Being in the Navy can have its advantages. It's a stable day job that you are probably quite used to at this point.

Stability and routine are very important when pursuing a writing career. It's not a sprint, it's a marathon.

Leaving your career to pursue writing will still require you to make a living while you are pursuing writing. If not the Navy, what?

A different day job will require an adjustment period, they usually do, which will take time away from your writing.

Beyond that, it's not always easy to find a decent day job that pays well and offers stability and security.

Staying in the Navy might be your best route to a writing career because it might be your best support system for living and for pursuing your dreams.

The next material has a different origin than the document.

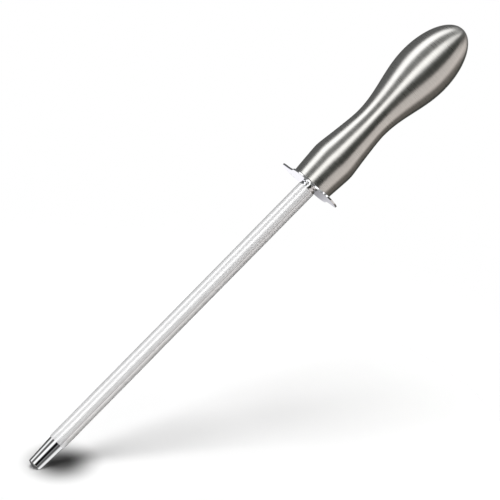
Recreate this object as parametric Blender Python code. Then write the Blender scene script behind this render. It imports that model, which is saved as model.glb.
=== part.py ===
"""Knife sharpening steel: a ribbed rod, a finger guard and a hollow round handle.

Metres. +Z runs along the steel's axis from the tip to the end of the handle, and the guard's ears
lie along X. The origin is the centre of the small flat on the end of the tip.
"""

import math

import bmesh
import bpy

MM = 0.001
GAP = 0.3 * MM  # clearance kept between neighbouring pieces
SMOOTH_ANGLE = 35.0  # degrees; edges that turn more than this are shaded sharp

# Rod
ROD_RADIUS = 6.0 * MM  # over the crests of the ribs
RIB_COUNT = 40
RIB_DEPTH = 0.3 * MM
ROD_LENGTH = 252.0 * MM  # from the end of the tip to the guard
TIP_LENGTH = 21.4 * MM  # the smooth part, with its end cone
TIP_TOP_RADIUS = 5.55 * MM
TIP_END_RADIUS = 4.65 * MM
TIP_CONE_LENGTH = 1.4 * MM
TIP_FLAT_RADIUS = 0.9 * MM
LAND_RADIUS = 5.6 * MM  # the smooth land beside the guard
LAND_LENGTH = 1.2 * MM
RIB_RUNOUT = 0.8 * MM  # length over which the ribs rise out of a smooth part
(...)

What you might want to do is see if there is anything in the Navy that can help prepare you for your dreams. Journalism is excellent training for screenwriting because it puts emphasis on: clarity, brevity, active voice and Who, What, Where, When, How.

The Navy also makes industrial films and works in all media. Look into writing for the Navy. It'll get you moving in the right directions, while retaining a decent paycheck.

Good luck.

Anonymous said...

As a 20 year Navy veteran, I can sympathize AND empathize.